**Work to do**:
Would you copy out the whole listing exactly as given?

[start Available data]

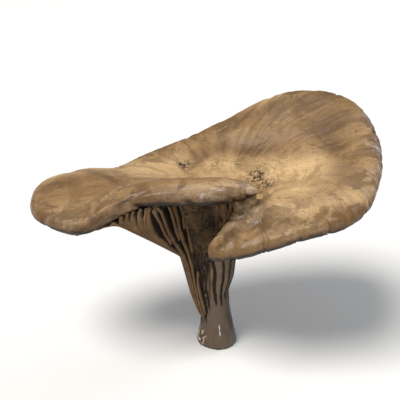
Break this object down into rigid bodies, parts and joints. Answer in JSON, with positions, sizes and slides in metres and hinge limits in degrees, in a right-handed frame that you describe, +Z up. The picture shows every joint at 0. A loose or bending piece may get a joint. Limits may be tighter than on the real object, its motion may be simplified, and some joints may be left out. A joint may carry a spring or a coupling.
{
  "type": "bracket fungus",
  "caption": "Stalked bracket fungus: a thick wavy cap curled round a cleft into a shallow funnel, gills running down to a short stem cut off flat.",
  "frame": {"origin": "middle of the flat cut at the foot of the stem, which rests on the floor", "axes": "+Z up the stem, +X towards the broad raised lobe of the cap, -Y towards the cleft"},
  "size_m": [0.1461, 0.0879, 0.105],
  "materials": {
    "cap_skin": "satin, moist, mottled tan and brown",
    "gill_flesh": "satin, tan-brown blades with dark gaps",
    "stem_flesh": "glossy, moist, grey-brown"
  },
  "bodies": {
    "root": {"cap": "cap_skin", "gills": "gill_flesh", "stem": "stem_flesh"}
  },
  "joints": []
}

[end Available data]

**Exercise result**:
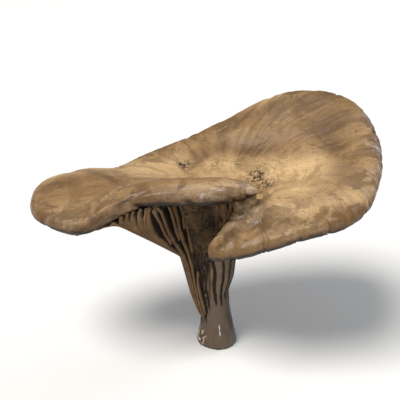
Break this object down into rigid bodies, parts and joints. Answer in JSON, with positions, sizes and slides in metres and hinge limits in degrees, in a right-handed frame that you describe, +Z up. The picture shows every joint at 0. A loose or bending piece may get a joint. Limits may be tighter than on the real object, its motion may be simplified, and some joints may be left out. A joint may carry a spring or a coupling.
{
  "type": "bracket fungus",
  "caption": "Stalked bracket fungus: a thick wavy cap curled round a cleft into a shallow funnel, gills running down to a short stem cut off flat.",
  "frame": {"origin": "middle of the flat cut at the foot of the stem, which rests on the floor", "axes": "+Z up the stem, +X towards the broad raised lobe of the cap, -Y towards the cleft"},
  "size_m": [0.1461, 0.0879, 0.105],
  "materials": {
    "cap_skin": "satin, moist, mottled tan and brown",
    "gill_flesh": "satin, tan-brown blades with dark gaps",
    "stem_flesh": "glossy, moist, grey-brown"
  },
  "bodies": {
    "root": {"cap": "cap_skin", "gills": "gill_flesh", "stem": "stem_flesh"}
  },
  "joints": []
}